Fascinés par ce qu'ils considèrent comme une représentation théâtrale d'avant-garde, Godard et Gorin se procurent et étudient attentivement les minutes du procès. Ils estiment que les 8 de Chicago ont réussi à « retourner le spectacle contre le pouvoir de la bourgeoisie »[5], et ils veulent reproduire à l'écran le même effet par la farce. Pour les textes, ils utilisent également des procès-verbaux de procès encore en cours en France, comme celui des rédacteurs du journal maoïste La Cause du peuple. Le résultat est un film bancal et clownesque, à la Mack Sennett ou dans la tradition burlesque de Jerry Lewis et Laurel et Hardy, dont Godard et Gorin sont tous deux de fervents admirateurs[6]. Ils poussent à l'extrême leur hommage au cinéma comique primitif, dans lequel non seulement les personnages, mais aussi la scénographie et même le langage cinématographique sont définitivement burlesques, et la machine dialectique habituelle de Dziga Vertov se transforme en une construction dépourvue de hiérarchies narratives, une structure définitivement non linéaire[7].

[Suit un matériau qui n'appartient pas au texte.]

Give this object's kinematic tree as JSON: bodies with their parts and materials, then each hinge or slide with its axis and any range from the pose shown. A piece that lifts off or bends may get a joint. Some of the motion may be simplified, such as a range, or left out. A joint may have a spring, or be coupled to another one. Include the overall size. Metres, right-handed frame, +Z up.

Le tournage a eu lieu entre fin août et mi-septembre 1970 dans un studio de montage de la rue de Rennes à Paris. En jouant Vladimir, Godard expérimente la forme embryonnaire d'un personnage qu'il incarnera encore souvent dans ses films futurs, l'idiot/bouffon (plus connu sous le nom d'Oncle Jeannot dans Prénom Carmen), quelque part entre Dostoïevski et un bouffon shakespearien[8].
Le film a déconcerté les critiques, y compris les militants, et les deux auteurs l'ont désavoué presque immédiatement. Gorin le désavoue dans une interview accordée à The Velvet Light Trap, un magazine américain de gauche. La Grove Press retire certaines scènes dans lesquelles les deux auteurs jouent les clowns et les remplace par une séquence dans laquelle Abbie Hoffman et Jerry Rubin regardent le film lui-même sur un écran et le critiquent sévèrement. Le film sort à New York le dans l'indifférence générale. Munich Tele-Pool refuse, comme il fallait s'y attendre, de le diffuser[9].